As John Waters wrote in First Things
In 1977, he [Lennon] became deeply moved by NBC’s broadcast of the Franco Zefferrelli miniseries Jesus of Nazareth, starring Robert Powell as Jesus. He reportedly told friends that after seeing the movie he had become a born-again Christian. (He was later dissuaded by Yoko.) He also wrote some explicitly Christian songs, including one called “Talking with Jesus,” though none of these made it to vinyl. In the 1970s he became fascinated by evangelists like Billy Graham, Pat Robertson, and Oral Roberts.
Steve Turner, who wrote The Gospel according to the Beatles, provides more details.
The change in his life perturbed Yoko, who tried to talk him out of it. She reminded him of what he'd said about his vulnerability to strong religious leaders because of his emotionally deprived background. She knew that if the press found out about it they would have a field day with another John and Jesus story [the first one being John’s proclamation “We’re more popular than Jesus” in 1966, which created an uproar]. John became antagonistic toward her, blaming her for practicing the dark arts and telling her that she couldn't see the truth because her eyes had been blinded by Satan.
Turner continues, "In an unpublished song, 'You Saved My Soul,' he spoke about 'nearly falling' for a TV preacher 'while feeling lonely and scared in a Tokyo hotel’.” However, "Whatever happened in Tokyo, it marked the end of his personal interest in Jesus." This is apparently because of Yoko’s mighty efforts to dissuade the inchoate Christian faith of the ex-Beatle.
One wonders what would have happened had there been a more robust and rational form of the Christian Faith displayed on television in those days. For Lennon was a TV junkie in the post Bishop Sheen and pre-Mother Angelica era, an era when a variety of scam artists flooded the airwaves as televangelists. It may not have taken much for Yoko to have convinced John of the folly and fraud that was intermingled with the televised truth in the heyday of televangelism. And it’s a shame that Lennon never, it seems, encountered the combination of Faith and Reason in the more solid of modern Christians - for instance, in the writings of G.K. Chesterton, whose work would have appealed to John Lennon’s intellect and to his sense of poetry.
But back to Shakespeare.
If the living hell expressed by Lennon in his songs and in his letter to Roberts cannot be assuaged by a transcendental solution; if Yoko managed to pull John away from the religious answer to his sins and suffering, then what can we expect would come next in John’s life?
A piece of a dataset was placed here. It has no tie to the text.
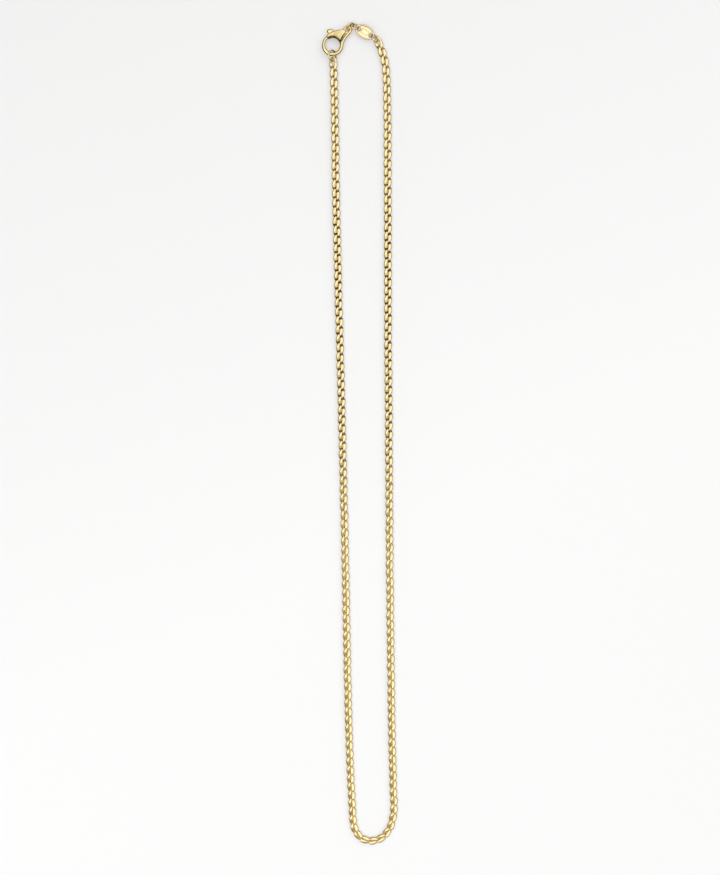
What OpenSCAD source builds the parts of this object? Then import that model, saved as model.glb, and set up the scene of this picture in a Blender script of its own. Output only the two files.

In Shakespeare’s Macbeth, the arch witch Hecate tells us that her “artificial sprites” - the demonic spirits she will create by the artifice of her black magic - will have a disastrous effect upon Macbeth. The “artificial sprites”
… by the strength of their illusion
Shall draw him on to his confusion:
He shall spurn fate, scorn death, and bear
His hopes 'bove wisdom, grace and fear:
And you all know, security
Is mortals' chiefest enemy.
In other words, Macbeth, who at this point of the play is steeped in sin and sees no way out, will seek refuge in the “confusion” of the sprites’ “illusion”. He will ignore fate, death and wisdom and, in his pursuit of “security”, take refuse in an unreality - in a life that is bereft even of the natural consolations of our mortal existence, such as sleep and a supportive wife.
Thus we see the unreality of 1967’s “Strawberry Fields Forever”, where “Nothing is real / And nothing to get hung about” blossom into 1980’s “Watching the Wheels”, where John assures us “I'm doing fine watching shadows on the wall”; and “Nobody Told Me”, a posthumously released recording where John extols one of the quirky Rituals of Unreality that he and Yoko indulged in, “There's a place for us in movies; You just gotta lay around.” John and Yoko believed that you could make your fantasies real somehow by lying around and picturing yourself as characters in movies while watching them: this is what the writer of “Imagine” was now imagining. They also believed that the “UFOs over New York” mentioned in that song were real and were portending a great New Age for humanity.
And yet this rejection of the realissimum, of the highest reality of God, in favor of the psychedelic, quirky and contrived “artificial sprites” of our own queer and potentially demonic unreality, is not just the story of John Lennon and Yoko Ono. It’s the story of our culture - even (I’m sorry to say) our modern Christian culture - as well.
Could there be an original sin at the heart of the alienation and isolation we all feel, even in the liturgical and doctrinal abuse surrounding us in the modern Catholic Church, as there was in Hamlet’s Denmark? Is the atmosphere of our modern worship poisoned because of a hidden sin? Could there be an ongoing attachment to sin that avoids its own consequences by running after an artificial make-believe that we assert in our lives, as in Macbeth’s Scotland, where we sink further and further into a vortex “where nothing is real” and the “shadows on the wall” that we sit and stare at, mesmerized by them, threaten to grow larger and engulf us?
I think the answers to these questions is yes. And if it is, what we we need is for the invisible elephant in our dysfunctional living rooms to start becoming visible, so that it can be acknowledged by all, or at least by those of us who hope to address the corruption that alienates us and thereby begin (in Hamlet’s words) “to set it right”.
And perhaps the reality of this, and an even higher reality, is something that we might someday see, if we make it to a place beyond all of this confusion, a place none of us can ever fully “Imagine”.